# How do you combine (5x+2)/(x-4) + (x+3)/(x+1)?

May 20, 2015

Try this: May 21, 2015

The answer is $\frac{2 \left(3 {x}^{2} + 3 x - 5\right)}{\left(x + 1\right) \left(x - 4\right)}$.

Sorry, this is a long answer.

Problem: Combine $\frac{5 x + 2}{x - 4} + \frac{x + 3}{x + 1}$ .

Multiply the numerator and denominator of $\frac{5 x + 2}{x - 4}$ times $\left(x + 1\right)$.

$\frac{\left(5 x + 2\right) \left(x + 1\right)}{\left(x + 1\right) \left(x - 4\right)}$

Multiply the numerator and denominator of $\frac{x + 3}{x + 1}$ times $\left(x - 4\right)$.

$\frac{\left(x + 3\right) \left(x - 4\right)}{\left(x + 1\right) \left(x - 4\right)}$

We now have common denominators.
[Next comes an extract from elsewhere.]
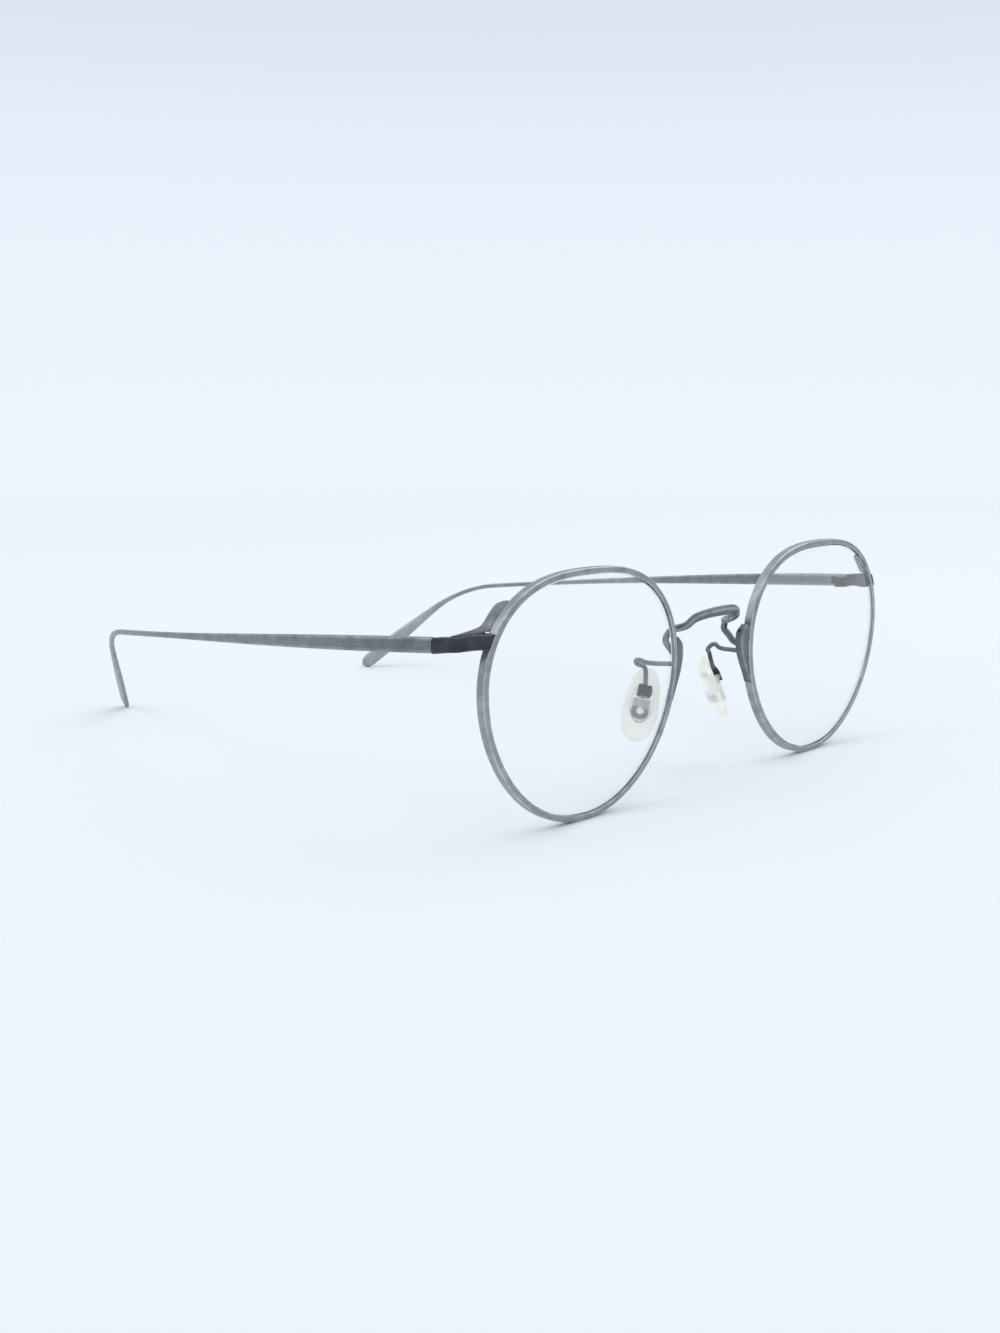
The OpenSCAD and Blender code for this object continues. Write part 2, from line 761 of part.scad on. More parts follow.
// The temples: a flat shaft that tapers to wire, bends over the ear and ends in a flattened tip
bend_angle = acos(cos(bend_down) * cos(bend_in));
bend_l = bend_r * bend_angle * PI / 180;
tip_l = temple_l - shaft_l - bend_l;
// The first stretch of the temple is square to the joint
temple_root = 0.8;
// How far round the shaft and the bend the temple is at distance s from the joint
function shaft_share(s) = min(1, s / shaft_l);
function bend_share(s) = min(1, max(0, (s - shaft_l) / bend_l));
function temple_heading(s, fall) =
    let (inwards = -shaft_out + shaft_bow * shaft_share(s) + bend_in * bend_share(s))
    let (down = fall + shaft_sag * shaft_share(s) + bend_down * bend_share(s))
    [-sin(inwards) * cos(down), cos(inwards) * cos(down), -sin(down)];
temple_steps = 58;
temple_step = (temple_l - temple_root) / temple_steps;
temple_stations = concat([0], [for (i = [0 : temple_steps]) temple_root + i * temple_step]);
temple_start = [temple_x, joint_y + joint_gap / 2, hinge_z];
function temple_path(fall) = concat([temple_start], [
    for (
        i = 0, p = temple_start + [0, temple_root, 0];
        i <= temple_steps;
        p = p + temple_heading(temple_root + (i + 0.5) * temple_step, fall) * temple_step, i = i + 1
    ) p
]);
// The shaft tapers between these two distances, and the tip widens over the last stretch
taper_start = 10;
taper_end = 85;
widen_start = 112;
widen_end = 136;
round_l = 2;
function end_round(s) = s < temple_l - round_l ? 1 : sqrt(max(0.03, 1 - pow((s - temple_l + round_l) / round_l, 2)));
function temple_size(s) =
    let (taper = smooth((s - taper_start) / (taper_end - taper_start)))
    let (widen = smooth((s - widen_start) / (widen_end - widen_start)))
    [
        mix(mix(bar_h, thin_h, taper), tip_w, widen) * end_round(s),
        mix(mix(bar_t, thin_h - 0.1, taper), tip_t, widen) * mix(1, end_round(s), 0.6)
    ];

function temple_rings(fall) = bar_rings(
    temple_path(fall),
    [for (s = temple_stations) temple_size(s)],
    [for (s = temple_stations) cross([1, 0, 0], temple_heading(s, fall))],
    12,
    0.5
);
// The shaft's fall is the one at which the tips stand on the table, found in a few straight-line steps
function lowest(fall) = min([for (r = temple_rings(fall), p = r) p[2]]);
function resting_fall(a, b, tries) =
    let (low_a = lowest(a), low_b = lowest(b))
    tries == 0 || abs(low_b) < 1e-6 ? b : resting_fall(b, b - low_b * (b - a) / (low_b - low_a), tries - 1);
shaft_fall = resting_fall(3, 5, 5);

module temple() {
    color(PEWTER)
    skin(temple_rings(shaft_fall));
}

module left_rim() rim();
module right_rim() on_right() rim();
module left_lens() lens();
module right_lens() on_right() lens();
module left_nasal_plate() nasal_plate();
module right_nasal_plate() on_right() nasal_plate();
module left_pad_arm() pad_arm();
module right_pad_arm() on_right() pad_arm();
module left_pad_box() pad_box();
module right_pad_box() on_right() pad_box();
module left_pad_screw() pad_screw();
module right_pad_screw() on_right() pad_screw();
module left_pad_core() pad_core();
module right_pad_core() on_right() pad_core();
module left_nose_pad() nose_pad();
module right_nose_pad() on_right() nose_pad();
module left_endpiece() endpiece();
module right_endpiece() on_right() endpiece();
module left_rim_lock_upper() rim_lock_upper();
module right_rim_lock_upper() on_right() rim_lock_upper();
module left_rim_lock_lower() rim_lock_lower();
module right_rim_lock_lower() on_right() rim_lock_lower();
module left_rim_lock_screw() rim_lock_screw();
module right_rim_lock_screw() on_right() rim_lock_screw();
module left_front_hinge_leaf() front_hinge_leaf();
module right_front_hinge_leaf() on_right() front_hinge_leaf();
module left_temple_hinge_leaf() temple_hinge_leaf();
module right_temple_hinge_leaf() on_right() temple_hinge_leaf();
module left_hinge_screw() hinge_screw();
module right_hinge_screw() on_right() hinge_screw();
module left_temple() temple();
module right_temple() on_right() temple();

bridge();
right_rim();
left_rim();
right_lens();
left_lens();
right_nasal_plate();
left_nasal_plate();
right_pad_arm();
left_pad_arm();
right_pad_box();
left_pad_box();
right_pad_screw();
left_pad_screw();
right_pad_core();
left_pad_core();
right_nose_pad();
left_nose_pad();
right_endpiece();
left_endpiece();
right_rim_lock_upper();
left_rim_lock_upper();
right_rim_lock_lower();
left_rim_lock_lower();
right_rim_lock_screw();
left_rim_lock_screw();
right_front_hinge_leaf();
left_front_hinge_leaf();
right_temple_hinge_leaf();
left_temple_hinge_leaf();
right_hinge_screw();
left_hinge_screw();
right_temple();
left_temple();
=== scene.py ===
import math

import bpy
import numpy as np
from mathutils import Matrix, Vector


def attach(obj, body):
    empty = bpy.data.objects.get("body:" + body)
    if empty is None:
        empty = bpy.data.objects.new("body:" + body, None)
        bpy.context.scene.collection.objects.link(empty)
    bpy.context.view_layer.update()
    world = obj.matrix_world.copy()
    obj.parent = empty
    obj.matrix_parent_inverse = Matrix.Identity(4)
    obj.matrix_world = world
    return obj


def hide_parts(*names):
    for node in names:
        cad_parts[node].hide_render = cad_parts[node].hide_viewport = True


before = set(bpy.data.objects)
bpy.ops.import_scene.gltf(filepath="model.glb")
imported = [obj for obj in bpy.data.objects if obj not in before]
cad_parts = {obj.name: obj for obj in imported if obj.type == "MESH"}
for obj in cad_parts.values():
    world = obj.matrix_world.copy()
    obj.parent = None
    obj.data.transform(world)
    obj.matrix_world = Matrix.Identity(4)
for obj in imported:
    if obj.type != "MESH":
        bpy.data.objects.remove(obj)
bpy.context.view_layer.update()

# Sizes in millimetres and degrees, the same as in the part's source
MM = 0.001
TOUCH = 0.02
FRONT_Y = -69.8

# Lenses
LENS_W, LENS_H, LENS_GAP = 47.0, 41.6, 24.2
OUTLINE_DROP, OUTLINE_SQUARE = 0.039, 0.0086
LENS_CURVE_R, LENS_T, LENS_PLAY = 179.0, 1.3, 0.05
WRAP, LEAN = 1.2, 0.9
EYE_X = (LENS_GAP + LENS_W) / 2

# Rims
RIM_T, RIM_D, RIM_EDGE = 1.1, 1.7, 0.28
GROOVE, GROOVE_HALF_W = 0.35, 0.42
LOCK_ANGLE, RIM_SLIT, SOLID_RIM_STEPS = 25.5, 0.1, 90
RIM_OUTER = RIM_T - GROOVE
RIM_HALF_D = RIM_D / 2

# Bridge and nasal plates
BRIDGE_W, BRIDGE_T, CURL_D = 2.4, 1.1, 1.1
RIBBON_TIP, RIBBON_ENDS, CURL_STARTS = 42.0, 0.42, 0.56
PLATE_T, PLATE_TIP_T, PLATE_HALF_D = 2.3, 0.16, 0.8
PLATE_TOP, PLATE_FOOT = 5.7, 5.0

# Nose pads with their boss, their pocket and the space for their core, and the pad arms
PAD_L, PAD_W, PAD_T = 14.2, 6.5, 2.7
PAD_SPREAD, PAD_LEAN, PAD_SPLAY = 26.0, 7.0, 42.0
PAD_CENTRE = np.array([11.85, 8.5, -6.75])
PAD_BACK_X, PAD_EGG, PAD_FULL = 0.4, 0.12, 0.9
BOSS_W, BOSS_L, BOSS_X, BOSS_Z, BOSS_EDGE = 4.2, 7.6, 1.1, 0.2, 0.2
PIN_Z, BOX_FRONT_X = 2.2, 0.25
POCKET_X, POCKET_W, POCKET_H = -0.3, 3.1, 3.0
CORE_T, CORE_W = 0.45, 2.9
FOOT_X, FOOT_W, FOOT_LOW_Z, FOOT_HIGH_Z = 0.3, 1.9, -0.6, 0.75
ARM_D = 0.85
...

Combine terms.

$\frac{\left(5 x + 2\right) \left(x + 1\right) + \left(x + 3\right) \left(x - 4\right)}{\left(x + 1\right) \left(x - 4\right)}$ =

(5x^2+5x+2x+2+x^2-4x+3x-12)/((x+1)(x-4) =

Group like terms.

$\frac{5 {x}^{2} + {x}^{2} + 5 x + 2 x - 4 x + 3 x + 2 - 12}{\left(x + 1\right) \left(x - 4\right)}$ =

Simplify.

$\frac{6 {x}^{2} + 6 x - 10}{\left(x + 1\right) \left(x - 4\right)}$

Factor out the GCF $2$.

$\frac{2 \left(3 {x}^{2} + 3 x - 5\right)}{\left(x + 1\right) \left(x - 4\right)}$